Monday, May 09, 2011

Chomsky's Game

Chomsky inked a column describing his reaction to the news that Osama bin Laden is dead. It's a good example of his sophism.

Chomsky is by training a linguist. When I objected to a particularly egregious and damaging usage of words - the same phrase meant the opposite thing in two cultures, but the same op-ed was intended for both - he replied that it was "all part of The Game." "The Game" - stretching words to their limits so their individual use may be technically correct but their application in context adds up to a falsehood - is what he does for kicks.

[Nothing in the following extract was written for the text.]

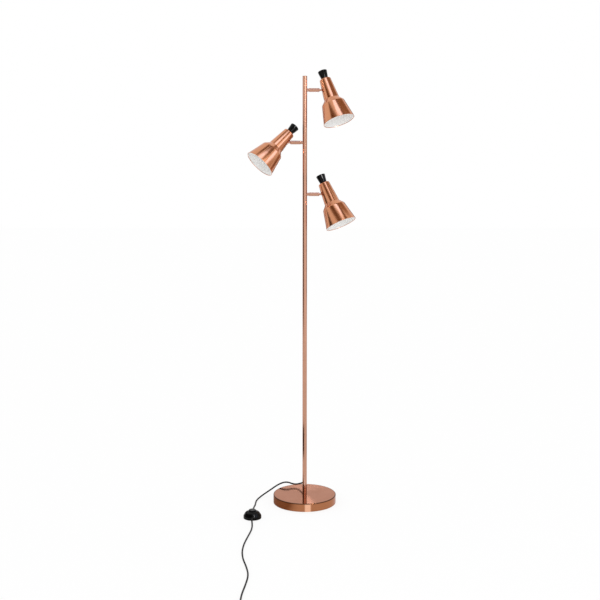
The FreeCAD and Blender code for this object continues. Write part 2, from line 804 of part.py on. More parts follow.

He snows people because not everyone grasps (as Chomsky does) that different words can describe the same thing but only apply in particular contexts. By using the word inappropriately he compels the unwary reader to change his or her characterization of an act. For example, he refers to the 1944 Normandy landings as "the U.S. invasion of France". This is technically true, but contextually and emotionally false: France had already been invaded by the Nazis and was under Nazi occupation; furthermore, the French did not consider it a hostile invasion ("hostile" is usually implied when the word "invasion" is employed, but that's a cultural not linguistic truth, get it?) but instead as liberation.

But if you listen to Chomsky and you didn't truly understand events or context you might be convinced that the U.S. was an aggressor in WWII and the Nazis (and French) mere victims. He's recognized as a dishonest academic; that's why he couldn't get a lecture hall when he visited my campus and had to lecture in the coffee shop instead.